- [Exercise]
Output exactly the lines that run from the line containing "Continue the OpenSCAD" through the line containing "return piece", with both ends included.

- [Data supplied]
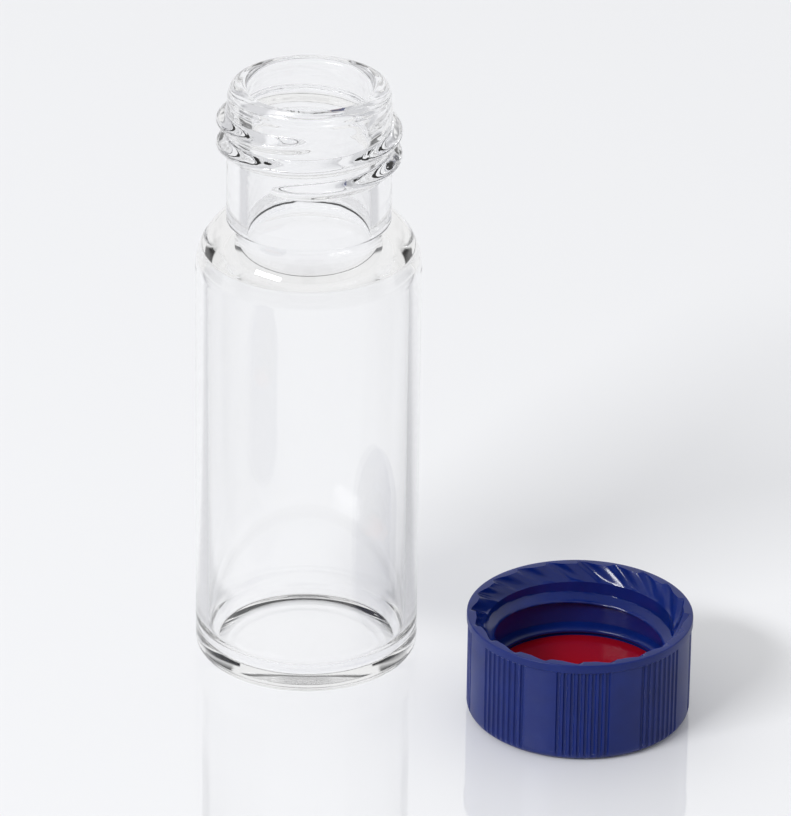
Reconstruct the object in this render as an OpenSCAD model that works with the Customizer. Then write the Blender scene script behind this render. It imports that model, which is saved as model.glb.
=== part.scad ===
* * *
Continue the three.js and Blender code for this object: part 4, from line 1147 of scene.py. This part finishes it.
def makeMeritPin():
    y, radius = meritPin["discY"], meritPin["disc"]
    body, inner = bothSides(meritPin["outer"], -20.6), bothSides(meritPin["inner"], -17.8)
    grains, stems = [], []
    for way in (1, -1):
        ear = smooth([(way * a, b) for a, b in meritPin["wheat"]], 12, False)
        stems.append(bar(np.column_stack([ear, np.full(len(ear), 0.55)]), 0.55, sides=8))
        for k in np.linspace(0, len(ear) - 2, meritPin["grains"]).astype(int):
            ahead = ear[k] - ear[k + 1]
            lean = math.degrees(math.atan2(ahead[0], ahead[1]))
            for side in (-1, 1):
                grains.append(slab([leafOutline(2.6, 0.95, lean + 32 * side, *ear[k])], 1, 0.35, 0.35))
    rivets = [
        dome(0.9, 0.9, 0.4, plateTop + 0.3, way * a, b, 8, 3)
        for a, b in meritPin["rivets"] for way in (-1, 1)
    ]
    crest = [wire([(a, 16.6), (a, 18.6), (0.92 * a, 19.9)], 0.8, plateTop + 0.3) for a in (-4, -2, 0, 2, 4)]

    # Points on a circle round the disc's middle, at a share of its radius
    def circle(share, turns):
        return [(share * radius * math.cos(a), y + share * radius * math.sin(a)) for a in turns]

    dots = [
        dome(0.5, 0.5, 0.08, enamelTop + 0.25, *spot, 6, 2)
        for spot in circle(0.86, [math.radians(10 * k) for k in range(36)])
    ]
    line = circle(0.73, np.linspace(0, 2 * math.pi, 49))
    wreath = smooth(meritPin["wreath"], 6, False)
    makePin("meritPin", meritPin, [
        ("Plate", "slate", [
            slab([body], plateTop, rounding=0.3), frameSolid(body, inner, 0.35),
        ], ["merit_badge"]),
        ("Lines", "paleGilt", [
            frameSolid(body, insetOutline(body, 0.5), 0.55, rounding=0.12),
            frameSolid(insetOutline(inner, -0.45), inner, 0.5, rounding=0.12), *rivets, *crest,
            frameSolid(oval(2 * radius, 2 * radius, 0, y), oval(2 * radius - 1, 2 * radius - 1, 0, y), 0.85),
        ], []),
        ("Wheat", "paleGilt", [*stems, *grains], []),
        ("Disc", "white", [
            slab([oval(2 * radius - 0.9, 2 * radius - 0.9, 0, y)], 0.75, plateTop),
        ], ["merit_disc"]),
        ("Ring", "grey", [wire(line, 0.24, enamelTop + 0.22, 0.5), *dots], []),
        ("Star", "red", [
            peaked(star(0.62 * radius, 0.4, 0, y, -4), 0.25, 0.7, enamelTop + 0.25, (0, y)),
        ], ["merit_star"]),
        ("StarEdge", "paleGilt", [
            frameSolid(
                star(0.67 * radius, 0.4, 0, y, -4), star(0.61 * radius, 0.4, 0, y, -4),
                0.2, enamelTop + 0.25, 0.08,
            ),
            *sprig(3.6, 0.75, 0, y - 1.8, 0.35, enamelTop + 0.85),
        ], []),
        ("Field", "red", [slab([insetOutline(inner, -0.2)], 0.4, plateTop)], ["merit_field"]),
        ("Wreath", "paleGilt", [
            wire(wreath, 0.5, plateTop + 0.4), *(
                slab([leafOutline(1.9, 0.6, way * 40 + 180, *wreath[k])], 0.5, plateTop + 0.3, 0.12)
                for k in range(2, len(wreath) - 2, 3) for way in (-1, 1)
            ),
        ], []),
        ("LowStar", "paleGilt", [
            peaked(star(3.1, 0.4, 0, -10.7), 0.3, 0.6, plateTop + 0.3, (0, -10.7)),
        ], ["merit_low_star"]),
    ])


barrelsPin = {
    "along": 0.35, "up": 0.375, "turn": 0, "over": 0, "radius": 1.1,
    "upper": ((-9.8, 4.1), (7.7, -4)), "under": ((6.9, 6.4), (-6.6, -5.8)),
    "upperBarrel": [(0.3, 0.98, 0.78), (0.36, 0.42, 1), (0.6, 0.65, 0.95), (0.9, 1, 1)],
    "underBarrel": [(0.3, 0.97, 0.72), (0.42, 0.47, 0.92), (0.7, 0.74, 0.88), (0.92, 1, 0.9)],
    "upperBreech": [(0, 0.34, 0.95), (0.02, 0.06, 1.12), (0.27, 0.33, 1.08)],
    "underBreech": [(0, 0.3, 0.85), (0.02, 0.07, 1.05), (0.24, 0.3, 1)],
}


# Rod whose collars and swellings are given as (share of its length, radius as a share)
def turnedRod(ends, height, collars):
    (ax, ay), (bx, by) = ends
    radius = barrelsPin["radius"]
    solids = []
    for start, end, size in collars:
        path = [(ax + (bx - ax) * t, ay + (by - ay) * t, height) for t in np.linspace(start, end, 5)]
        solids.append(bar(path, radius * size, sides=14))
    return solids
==
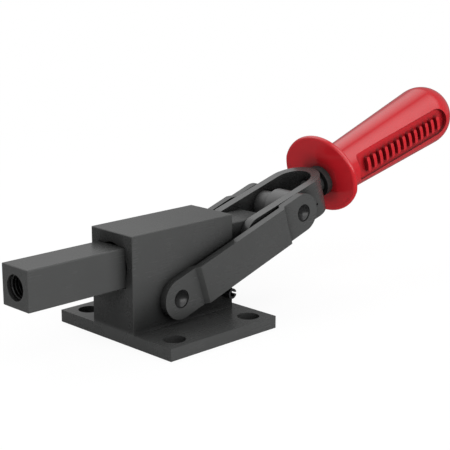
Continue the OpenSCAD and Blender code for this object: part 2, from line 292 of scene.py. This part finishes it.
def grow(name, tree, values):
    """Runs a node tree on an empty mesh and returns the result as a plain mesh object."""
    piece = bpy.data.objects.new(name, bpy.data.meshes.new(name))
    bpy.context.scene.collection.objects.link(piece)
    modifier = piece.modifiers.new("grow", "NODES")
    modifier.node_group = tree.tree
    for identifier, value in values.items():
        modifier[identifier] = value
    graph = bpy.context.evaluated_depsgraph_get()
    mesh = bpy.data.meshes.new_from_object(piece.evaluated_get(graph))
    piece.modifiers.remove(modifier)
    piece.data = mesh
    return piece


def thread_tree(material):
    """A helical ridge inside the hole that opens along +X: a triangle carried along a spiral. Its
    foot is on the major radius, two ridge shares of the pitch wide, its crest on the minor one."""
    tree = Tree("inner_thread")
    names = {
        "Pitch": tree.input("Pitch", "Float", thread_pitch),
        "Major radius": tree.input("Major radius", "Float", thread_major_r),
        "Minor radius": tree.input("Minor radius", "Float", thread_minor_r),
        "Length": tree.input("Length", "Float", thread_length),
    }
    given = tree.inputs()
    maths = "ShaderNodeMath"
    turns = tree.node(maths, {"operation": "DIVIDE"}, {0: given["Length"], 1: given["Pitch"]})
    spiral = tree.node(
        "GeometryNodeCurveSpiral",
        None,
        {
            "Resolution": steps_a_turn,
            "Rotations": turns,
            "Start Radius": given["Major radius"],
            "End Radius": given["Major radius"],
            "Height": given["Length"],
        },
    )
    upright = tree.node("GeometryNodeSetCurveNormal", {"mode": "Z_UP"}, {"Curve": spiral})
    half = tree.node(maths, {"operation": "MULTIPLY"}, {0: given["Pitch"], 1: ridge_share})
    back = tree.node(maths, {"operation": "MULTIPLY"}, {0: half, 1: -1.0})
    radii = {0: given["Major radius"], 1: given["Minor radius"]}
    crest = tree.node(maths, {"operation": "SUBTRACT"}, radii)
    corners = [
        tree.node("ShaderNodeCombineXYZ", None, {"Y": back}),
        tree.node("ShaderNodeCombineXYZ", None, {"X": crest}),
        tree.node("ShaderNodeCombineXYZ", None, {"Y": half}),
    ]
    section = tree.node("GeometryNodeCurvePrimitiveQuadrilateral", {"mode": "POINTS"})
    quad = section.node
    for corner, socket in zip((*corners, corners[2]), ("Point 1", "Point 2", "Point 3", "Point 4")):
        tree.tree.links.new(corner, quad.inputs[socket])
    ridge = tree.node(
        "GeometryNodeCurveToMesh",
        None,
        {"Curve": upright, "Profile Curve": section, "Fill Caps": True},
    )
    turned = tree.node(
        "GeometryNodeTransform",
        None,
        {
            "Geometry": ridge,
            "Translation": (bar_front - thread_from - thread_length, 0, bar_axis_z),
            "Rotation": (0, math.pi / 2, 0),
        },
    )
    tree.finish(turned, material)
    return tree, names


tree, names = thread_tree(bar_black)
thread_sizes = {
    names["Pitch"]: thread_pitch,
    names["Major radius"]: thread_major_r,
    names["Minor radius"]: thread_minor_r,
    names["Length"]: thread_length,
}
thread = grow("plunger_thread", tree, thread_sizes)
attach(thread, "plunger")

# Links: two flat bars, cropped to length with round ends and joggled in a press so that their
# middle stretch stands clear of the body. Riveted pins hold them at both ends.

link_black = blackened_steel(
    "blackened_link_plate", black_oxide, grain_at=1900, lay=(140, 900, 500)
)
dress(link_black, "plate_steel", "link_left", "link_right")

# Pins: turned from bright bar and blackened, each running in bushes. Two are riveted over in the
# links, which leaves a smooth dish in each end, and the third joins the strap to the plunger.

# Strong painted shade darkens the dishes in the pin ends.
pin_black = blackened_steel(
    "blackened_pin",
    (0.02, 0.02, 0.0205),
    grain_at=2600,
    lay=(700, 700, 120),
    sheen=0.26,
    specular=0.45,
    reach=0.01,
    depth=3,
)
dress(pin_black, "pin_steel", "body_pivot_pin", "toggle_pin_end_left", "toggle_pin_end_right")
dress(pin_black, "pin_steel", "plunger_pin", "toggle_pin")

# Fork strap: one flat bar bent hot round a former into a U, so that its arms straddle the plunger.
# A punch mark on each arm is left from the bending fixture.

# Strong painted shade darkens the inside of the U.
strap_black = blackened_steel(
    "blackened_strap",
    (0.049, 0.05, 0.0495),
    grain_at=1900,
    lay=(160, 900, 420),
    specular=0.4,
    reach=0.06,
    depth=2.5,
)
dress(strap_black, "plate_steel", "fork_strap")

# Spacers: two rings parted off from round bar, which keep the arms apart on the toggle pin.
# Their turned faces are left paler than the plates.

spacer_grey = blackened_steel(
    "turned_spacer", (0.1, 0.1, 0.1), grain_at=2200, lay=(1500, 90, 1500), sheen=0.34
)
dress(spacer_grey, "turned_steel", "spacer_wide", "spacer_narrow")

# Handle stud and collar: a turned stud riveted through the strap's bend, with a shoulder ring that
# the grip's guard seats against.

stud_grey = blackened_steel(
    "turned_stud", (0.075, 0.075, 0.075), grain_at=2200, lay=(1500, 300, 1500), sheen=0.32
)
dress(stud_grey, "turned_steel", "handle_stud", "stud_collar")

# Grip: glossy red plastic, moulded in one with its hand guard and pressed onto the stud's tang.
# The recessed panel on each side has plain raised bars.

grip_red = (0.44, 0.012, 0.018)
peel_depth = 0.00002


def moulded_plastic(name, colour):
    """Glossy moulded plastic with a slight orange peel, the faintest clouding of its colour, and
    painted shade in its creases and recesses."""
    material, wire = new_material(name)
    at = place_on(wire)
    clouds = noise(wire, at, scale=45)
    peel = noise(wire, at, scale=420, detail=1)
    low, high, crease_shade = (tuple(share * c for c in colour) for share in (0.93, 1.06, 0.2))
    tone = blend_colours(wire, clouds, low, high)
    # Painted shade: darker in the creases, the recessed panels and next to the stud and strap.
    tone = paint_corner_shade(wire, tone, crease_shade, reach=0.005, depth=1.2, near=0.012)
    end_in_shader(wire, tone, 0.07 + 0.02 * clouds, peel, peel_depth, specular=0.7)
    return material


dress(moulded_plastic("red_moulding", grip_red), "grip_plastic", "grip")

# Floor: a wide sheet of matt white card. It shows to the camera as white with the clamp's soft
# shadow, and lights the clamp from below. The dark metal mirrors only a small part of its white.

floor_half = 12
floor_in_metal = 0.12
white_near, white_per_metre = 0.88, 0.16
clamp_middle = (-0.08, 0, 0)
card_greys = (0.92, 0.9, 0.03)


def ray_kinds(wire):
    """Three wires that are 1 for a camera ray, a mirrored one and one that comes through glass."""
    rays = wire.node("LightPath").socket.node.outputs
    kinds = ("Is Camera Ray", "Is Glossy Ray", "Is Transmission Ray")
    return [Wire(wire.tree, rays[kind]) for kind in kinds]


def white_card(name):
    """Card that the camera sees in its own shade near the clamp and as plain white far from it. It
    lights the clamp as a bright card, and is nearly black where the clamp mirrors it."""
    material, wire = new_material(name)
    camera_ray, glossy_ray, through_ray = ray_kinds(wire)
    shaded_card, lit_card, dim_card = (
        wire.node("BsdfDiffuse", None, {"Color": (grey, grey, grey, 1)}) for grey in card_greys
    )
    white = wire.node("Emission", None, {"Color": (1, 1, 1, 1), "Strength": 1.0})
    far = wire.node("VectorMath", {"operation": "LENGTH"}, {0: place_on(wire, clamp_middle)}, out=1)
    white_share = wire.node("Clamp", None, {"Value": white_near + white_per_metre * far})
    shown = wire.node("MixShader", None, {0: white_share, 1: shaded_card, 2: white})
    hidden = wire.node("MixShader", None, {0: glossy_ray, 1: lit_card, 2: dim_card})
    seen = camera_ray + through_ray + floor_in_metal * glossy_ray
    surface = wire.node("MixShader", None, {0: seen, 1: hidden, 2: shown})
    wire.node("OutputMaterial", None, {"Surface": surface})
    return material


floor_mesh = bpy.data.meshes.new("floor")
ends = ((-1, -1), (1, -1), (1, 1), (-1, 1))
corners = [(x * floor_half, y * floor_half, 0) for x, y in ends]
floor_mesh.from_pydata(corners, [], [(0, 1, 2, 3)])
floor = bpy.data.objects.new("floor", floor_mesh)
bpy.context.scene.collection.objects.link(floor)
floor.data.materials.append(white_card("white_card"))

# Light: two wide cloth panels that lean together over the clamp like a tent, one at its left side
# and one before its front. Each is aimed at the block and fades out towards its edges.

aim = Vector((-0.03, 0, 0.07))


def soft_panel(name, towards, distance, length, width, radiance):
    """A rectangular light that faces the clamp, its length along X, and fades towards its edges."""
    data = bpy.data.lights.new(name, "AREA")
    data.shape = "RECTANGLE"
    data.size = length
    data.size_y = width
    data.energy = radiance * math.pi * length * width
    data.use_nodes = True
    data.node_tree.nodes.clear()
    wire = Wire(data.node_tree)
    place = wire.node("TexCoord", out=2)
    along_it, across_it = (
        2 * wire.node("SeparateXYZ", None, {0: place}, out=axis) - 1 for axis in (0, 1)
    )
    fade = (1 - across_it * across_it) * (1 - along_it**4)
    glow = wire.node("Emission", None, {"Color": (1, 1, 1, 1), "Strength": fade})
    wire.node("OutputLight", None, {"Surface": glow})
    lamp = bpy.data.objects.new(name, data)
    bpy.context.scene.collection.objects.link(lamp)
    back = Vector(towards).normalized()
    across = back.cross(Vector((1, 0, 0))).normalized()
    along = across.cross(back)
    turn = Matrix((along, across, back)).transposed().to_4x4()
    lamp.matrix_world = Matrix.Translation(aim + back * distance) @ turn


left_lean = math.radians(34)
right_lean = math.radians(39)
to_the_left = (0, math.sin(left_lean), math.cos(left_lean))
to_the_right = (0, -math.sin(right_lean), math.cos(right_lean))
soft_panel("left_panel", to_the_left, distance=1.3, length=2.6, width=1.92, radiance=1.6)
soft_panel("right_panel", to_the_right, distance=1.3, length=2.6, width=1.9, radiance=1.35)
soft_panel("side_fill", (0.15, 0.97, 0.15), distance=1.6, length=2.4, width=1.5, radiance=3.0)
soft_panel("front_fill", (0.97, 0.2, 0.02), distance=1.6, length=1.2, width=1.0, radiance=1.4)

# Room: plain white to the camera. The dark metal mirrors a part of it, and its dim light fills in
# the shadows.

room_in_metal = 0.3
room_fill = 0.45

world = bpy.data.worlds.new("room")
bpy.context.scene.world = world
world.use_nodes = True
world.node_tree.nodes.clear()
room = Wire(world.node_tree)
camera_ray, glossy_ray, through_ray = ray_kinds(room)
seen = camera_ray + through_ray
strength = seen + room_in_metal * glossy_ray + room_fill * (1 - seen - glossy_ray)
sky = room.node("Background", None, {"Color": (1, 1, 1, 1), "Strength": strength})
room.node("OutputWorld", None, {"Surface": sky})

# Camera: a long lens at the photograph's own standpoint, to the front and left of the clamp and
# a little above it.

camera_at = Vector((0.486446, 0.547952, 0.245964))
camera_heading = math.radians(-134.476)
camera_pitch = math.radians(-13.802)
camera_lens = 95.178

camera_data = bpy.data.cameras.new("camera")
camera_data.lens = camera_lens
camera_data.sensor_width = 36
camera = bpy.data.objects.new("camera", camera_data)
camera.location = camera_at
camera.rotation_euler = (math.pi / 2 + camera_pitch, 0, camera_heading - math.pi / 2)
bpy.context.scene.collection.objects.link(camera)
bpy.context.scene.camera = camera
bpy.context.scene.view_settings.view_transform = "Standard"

- [Answer in full]
Continue the OpenSCAD and Blender code for this object: part 2, from line 292 of scene.py. This part finishes it.
def grow(name, tree, values):
    """Runs a node tree on an empty mesh and returns the result as a plain mesh object."""
    piece = bpy.data.objects.new(name, bpy.data.meshes.new(name))
    bpy.context.scene.collection.objects.link(piece)
    modifier = piece.modifiers.new("grow", "NODES")
    modifier.node_group = tree.tree
    for identifier, value in values.items():
        modifier[identifier] = value
    graph = bpy.context.evaluated_depsgraph_get()
    mesh = bpy.data.meshes.new_from_object(piece.evaluated_get(graph))
    piece.modifiers.remove(modifier)
    piece.data = mesh
    return piece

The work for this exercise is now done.